The red-headed man sat forward with his hands on his knees.

'Wot about Teleforce?' he demanded.

A stir went through the jury, who came forward as though they had been pulled to a similar position. The foreman, a stout man who owned the most flourishing public-house in Grovetop, looked annoyed; as though he had not been quick enough off the mark to put the question himself. . But he repeated the question.

'I have never heard of it,' Sanders said curtly.

'Don't you read the newspapers, sir?'

'I mean that I have never heard of it scientifically. If you ask me my opinion of it, I can only join Professor Huxdane in calling it balderdash.'

'But-'

'Gentlemen,' interrupted the coroner coldly. 'I am sorry to curtail your natural and commendable wish to weigh matters thoroughly; but I must ask you to confine your questions to points which are relevant to this inquiry. You have heard the medical evidence. Your decision must be based on that and that alone. I do not merely request you to do this, gentlemen; I am afraid I must instruct you to do it.'

Once their spell of silence had been broken, most of die jury were shivering with such repressed eagerness that several of them spoke at once.

'But that's not right,' somebody threw at the coroner.

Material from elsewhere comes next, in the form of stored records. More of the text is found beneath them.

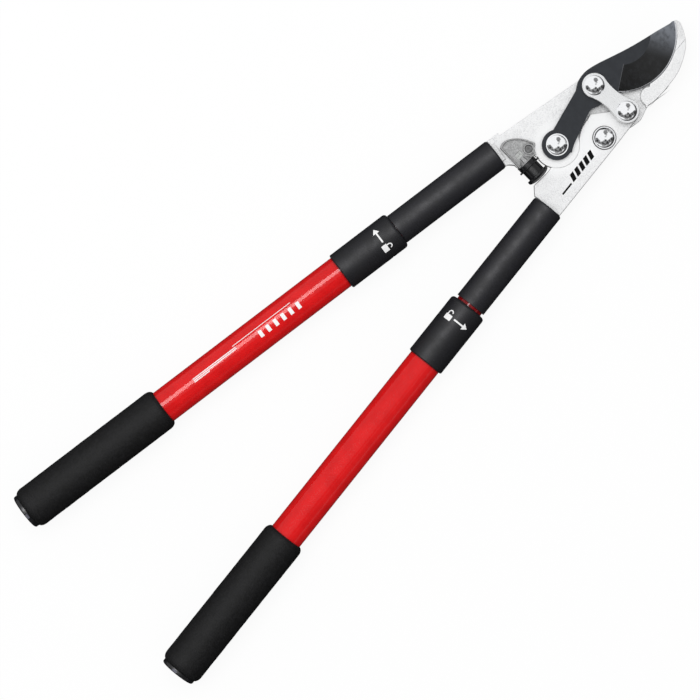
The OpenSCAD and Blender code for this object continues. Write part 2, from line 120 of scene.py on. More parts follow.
def make_camera():
    """Looks straight down, from where VIEW_WIDTH fills the picture."""
    data = bpy.data.cameras.new("camera")
    data.lens = CAMERA_LENS
    data.sensor_width = SENSOR
    camera = bpy.data.objects.new("camera", data)
    distance = VIEW_WIDTH * CAMERA_LENS / SENSOR
    camera.location = VIEW_MIDDLE + Vector((0, 0, distance))
    camera.rotation_euler = (0, 0, CAMERA_TURN)
    data.clip_end = 20
    bpy.context.scene.collection.objects.link(camera)
    bpy.context.scene.camera = camera


# ---- node graphs ----


def add(tree, kind, inputs=None, **settings):
    """A new shader node. Inputs are values or other nodes' sockets."""
    made = tree.nodes.new(kind)
    for name, value in settings.items():
        setattr(made, name, value)
    for name, value in (inputs or {}).items():
        if isinstance(value, bpy.types.NodeSocket):
            tree.links.new(value, made.inputs[name])
        else:
            made.inputs[name].default_value = value
    return made


def math_node(tree, operation, first, second=0.0):
    """One step of arithmetic with values."""
    return add(tree, "ShaderNodeMath", {0: first, 1: second}, operation=operation).outputs[0]


def product(tree, first, *others):
    """The product of two or more values."""
    for other in others:
        first = math_node(tree, "MULTIPLY", first, other)
    return first


def vector_node(tree, operation, first, second):
    """One step of arithmetic with vectors."""
    return add(tree, "ShaderNodeVectorMath", {0: first, 1: second}, operation=operation)


def noise_of(tree, place, size, detail=3.0, roughness=0.55):
    """Noise with features of about that size, in metres, as a value from 0 to 1."""
    inputs = {"Vector": place, "Scale": 1 / size, "Detail": detail, "Roughness": roughness}
    return add(tree, "ShaderNodeTexNoise", inputs).outputs[0]


def ramp(tree, value, low, high, to_low=0.0, to_high=1.0):
    """Smoothly maps low..high to to_low..to_high."""
    inputs = {"Value": value, "From Min": low, "From Max": high, "To Min": to_low, "To Max": to_high}
    return add(tree, "ShaderNodeMapRange", inputs, interpolation_type="SMOOTHSTEP").outputs[0]


def mix(tree, share, first, second):
    """Blends two colours."""
    return add(tree, "ShaderNodeMix", {0: share, 6: first, 7: second}, data_type="RGBA").outputs[2]


def grey(level, blue=0.0):
    """A grey, or a bluish grey."""
    return (level, level, level + blue, 1)


def flat_distance(tree, place, centre):
    """Distance from a point, measured in the plane of the tool."""
    offset = vector_node(tree, "SUBTRACT", place, centre).outputs[0]
    level = vector_node(tree, "MULTIPLY", offset, (1, 1, 0)).outputs[0]
    return add(tree, "ShaderNodeVectorMath", {0: level}, operation="LENGTH").outputs["Value"]


def line_distance(tree, place, through, angle):
    """Signed distance from a line in the plane of the tool, positive on its right-hand side.
    angle is the line's direction in degrees."""
    a = math.radians(angle)
    offset = vector_node(tree, "SUBTRACT", place, through).outputs[0]
    return vector_node(tree, "DOT_PRODUCT", offset, (math.sin(a), -math.cos(a), 0)).outputs["Value"]


def facing(tree):
    """The x, y and z parts of the direction that a face looks in."""
    normal = add(tree, "ShaderNodeNewGeometry").outputs["Normal"]
    return add(tree, "ShaderNodeSeparateXYZ", {0: normal}).outputs


def side_walls(tree, flat=0.96, upright=0.6):
    """1 on faces that stand upright, 0 on faces that lie flat."""
    return ramp(tree, facing(tree)[2], upright, flat, 1, 0)


def shaded_walls(tree):
    """The upright faces that look towards +X, away from the lamps, which get a painted shade."""
    return product(tree, side_walls(tree), ramp(tree, facing(tree)[0], 0.1, 0.4))


def crevices(tree, reach_in):
    """1 in grooves and inner corners narrower than about that distance, 0 in the open."""
    open_share = add(tree, "ShaderNodeAmbientOcclusion", {"Distance": reach_in}, samples=8).outputs["AO"]
    return ramp(tree, open_share, 0.5, 0.92, 1, 0)


class Finish:
    """A Principled material with its node tree. Uniform values are set on the shader's own sockets,
    whose names are given with _ for each space."""

    def __init__(self, name, **uniform):
        self.material = bpy.data.materials.new(name)
        self.material.use_nodes = True
        self.tree = self.material.node_tree
        self.shader = self.tree.nodes["Principled BSDF"]
        for socket, value in uniform.items():
            self.shader.inputs[socket.replace("_", " ")].default_value = value
        self.place = add(self.tree, "ShaderNodeTexCoord").outputs["Object"]

    def link(self, socket, value):
        self.tree.links.new(value, self.shader.inputs[socket])

    def bump(self, height, distance, strength, below=None):
        inputs = {"Height": height, "Distance": distance, "Strength": strength}
        if below is not None:
            inputs["Normal"] = below
        return add(self.tree, "ShaderNodeBump", inputs).outputs[0]


# ---- materials ----


def forged_aluminium(name, machined, unshaded_boss):
    """Bright blasted aluminium. machined lists (centre, radius, fade) of the smooth faces. Upright walls
    that face +X get a painted shade, except within the radius given as the last argument round the
    blade's pivot, where they are as bright as the faces."""
    finish = Finish(name, Metallic=0.5)
    tree, place = finish.tree, finish.place
    grainy = None
    for centre, radius, fade in machined:
        outside = ramp(tree, flat_distance(tree, place, centre), radius, radius + fade)
        grainy = outside if grainy is None else math_node(tree, "MINIMUM", grainy, outside)
    pits = noise_of(tree, place, 1.1 * MM, 3, 0.6)
    fine = noise_of(tree, place, 0.5 * MM, 3, 0.6)
    cloud = noise_of(tree, place, 8 * MM, 3)
    speck = product(tree, ramp(tree, pits, 0.36, 0.68), ramp(tree, fine, 0.3, 0.62),
                    ramp(tree, cloud, 0.3, 0.6, 0.5, 1), grainy)
    shade = mix(tree, speck, grey(0.93), grey(0.56, blue=0.01))
    shade = mix(tree, product(tree, grainy, 0.3), shade, grey(0.84))
    # painted shade: outside the boss round the blade's pivot, upright walls facing +X are darkened to grey
    beyond_boss = ramp(tree, flat_distance(tree, place, BLADE_PIVOT), unshaded_boss, unshaded_boss + 1 * MM)
    sides = product(tree, shaded_walls(tree), beyond_boss)
    finish.link("Base Color", mix(tree, sides, shade, grey(0.25)))
    finish.link("Roughness", ramp(tree, math_node(tree, "MAXIMUM", speck, sides), 0, 1, 0.34, 0.55))
    finish.link("Normal", finish.bump(product(tree, pits, grainy), 0.1 * MM, 0.6))
    return finish.material


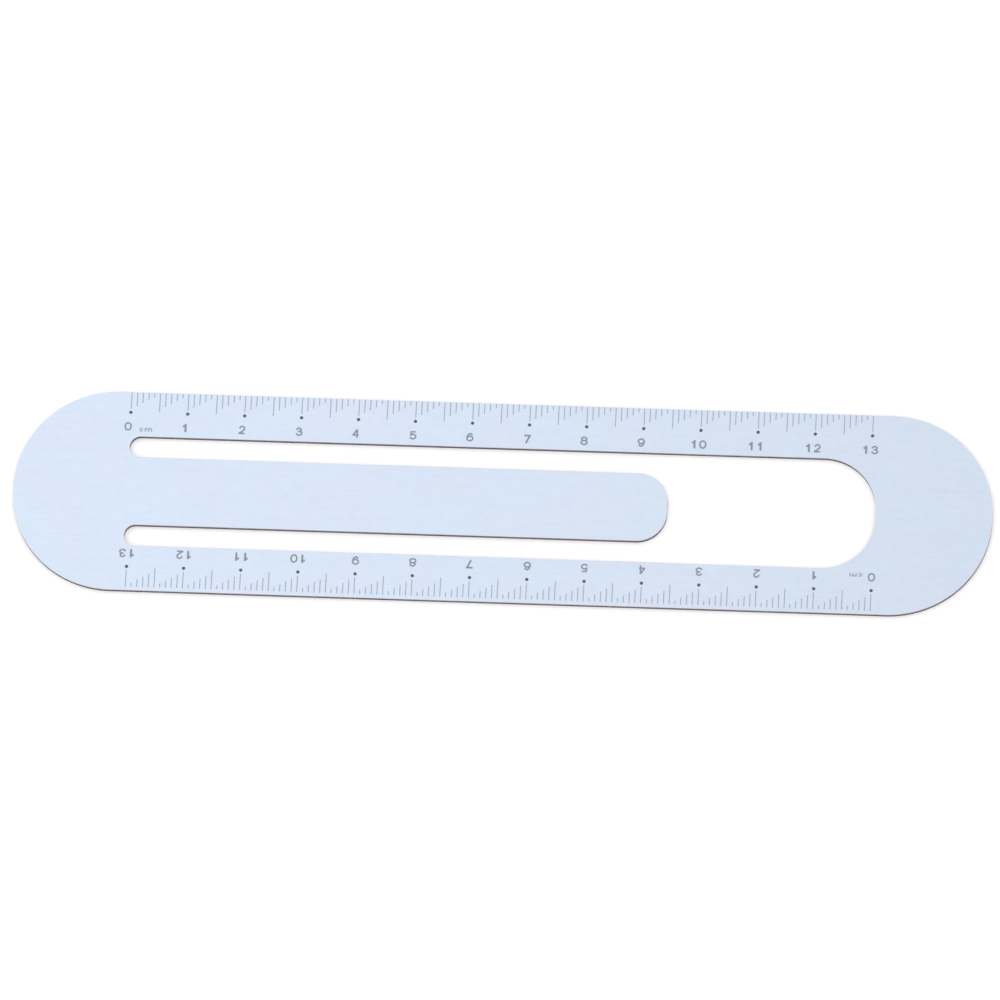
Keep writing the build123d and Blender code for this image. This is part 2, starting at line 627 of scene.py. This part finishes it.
studio = {
    "floorSize": 6.0,
    "floorGap": 0.02 * mm,  # keeps the paper just clear of the plate's underside
    "floorWhite": 0.9,
    "floorRoughness": 0.9,
    "floorGlow": 0.3,  # what the camera and reflections see on top of the light that falls on it
    "worldStrength": 0.92,
    "softboxSize": 0.5,
    "softboxPower": 0.245,
    "softboxColour": (0.73, 0.83, 1.0),
    "softboxPlace": (-0.22, 0.17, 0.5),
}


def makeFloor():
    bpy.ops.object.select_all(action="DESELECT")
    bpy.ops.mesh.primitive_plane_add(size=studio["floorSize"], location=(0, 0, -studio["floorGap"]))
    floor = bpy.context.object
    floor.name = "floor"
    material, tree, shader = startMaterial("floor_paper")
    shader.inputs["Base Color"].default_value = (studio["floorWhite"],) * 3 + (1,)
    shader.inputs["Roughness"].default_value = studio["floorRoughness"]
    shader.inputs["Specular IOR Level"].default_value = 0
    path = tree.nodes.new("ShaderNodeLightPath")
    seen = mathNode(tree, "MAXIMUM", path.outputs["Is Camera Ray"], path.outputs["Is Glossy Ray"])
    shader.inputs["Emission Color"].default_value = (1, 1, 1, 1)
    feed(tree, shader.inputs["Emission Strength"], mathNode(tree, "MULTIPLY", seen, studio["floorGlow"]))
    floor.data.materials.append(material)


def makeWorld():
    # White to the camera, and a little less bright to everything else
    world = bpy.data.worlds.new("studio")
    world.use_nodes = True
    tree = world.node_tree
    sky = tree.nodes["Background"]
    sky.inputs["Color"].default_value = (1, 1, 1, 1)
    path = tree.nodes.new("ShaderNodeLightPath")
    strength = studio["worldStrength"]
    seen = mathNode(tree, "MULTIPLY_ADD", path.outputs["Is Camera Ray"], 1 - strength, strength)
    tree.links.new(seen, sky.inputs["Strength"])
    bpy.context.scene.world = world


def makeSoftbox():
    data = bpy.data.lights.new("softbox", "AREA")
    data.shape = "SQUARE"
    data.size = studio["softboxSize"]
    data.energy = studio["softboxPower"]
    data.color = studio["softboxColour"]
    softbox = bpy.data.objects.new("softbox", data)
    softbox.location = studio["softboxPlace"]
    bpy.context.scene.collection.objects.link(softbox)


makeFloor()
makeWorld()
makeSoftbox()
bpy.context.scene.view_settings.view_transform = "Standard"
print("studio lit")
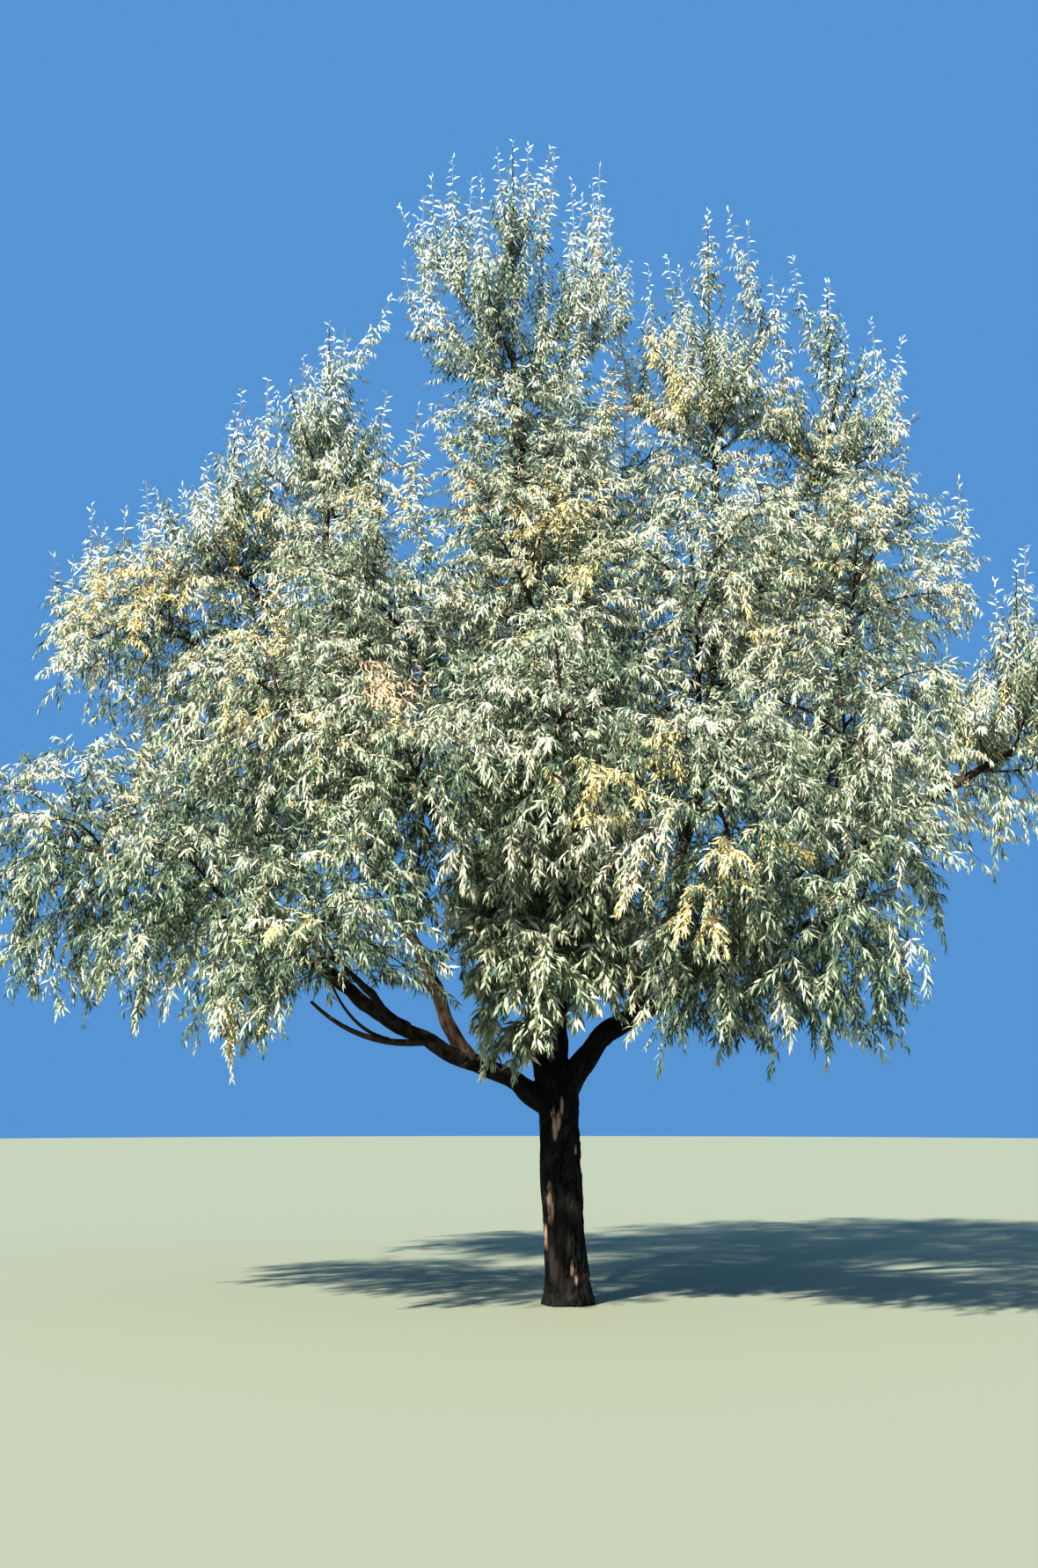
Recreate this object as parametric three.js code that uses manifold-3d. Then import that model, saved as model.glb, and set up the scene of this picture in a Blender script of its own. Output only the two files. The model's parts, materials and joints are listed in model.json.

'Sir, are you presuming to question my conduct of this inquiry?'

'Doctors,' said an obscure, furred voice of contempt. 'Doctors! You take my wife. When she died, the doctor said-'

'I have said, gentlemen, that I mean to have silence; and have silence I will. Is that quite clear?' 'Good Lord, there he is' 'Who?'

'I say, Sally, quick! Here, I’ll hold you up. Getting out of that car.' '

'waow!'

'Blimey, it is too. I seen 'is pitcher. Oi, old cock: wot about killin' my missus?'

'And now, gentlemen, I am afraid I must ask you to direct your attention towards me rather than looking up towards those windows. What lies outside these walls does not, I need scarcely point out, concern us. Thank you, Dr Sanders: the jury have no further questions. They are satisfied -'

'Murderer, that's what he is!'

'Ssss! Boo! Ssss! Boo!'

'Here, I say! Fair play. Give the man a chance. What's he done?' 'What's he done? He's a Nazi, didn't you know that?' ' What are they saying? What is it?' 'Nazi. Great friend of Hitler.'

'Ah. True as gospel. Heard it at the pub last night. Big fat gentleman from London; bald-headed; got a title; said -'

'- that evidence, and only evidence, gentlemen of this jury, must concern us. Dr Sanders being the last witness we are to hear, it now devolves upon me to give you a brief summary of the facts to the end of assisting you in forming your verdict. And I fear, gentlemen, that there is only one verdict you can give me. However, let me put the considerations to you in -'

Sanders tiptoed past the few others in the court, still sitting motionless as dummies in the chairs of the front row. He cast a brief glance at H. M., whose eyes were closed, his arms folded, and his corporation rising and falling gently as though in sleep. Masters, on the alert, never looked away from the coroner. But Dr Sanders's nerves crawled and at the moment he wanted to smoke more than anything else in the world.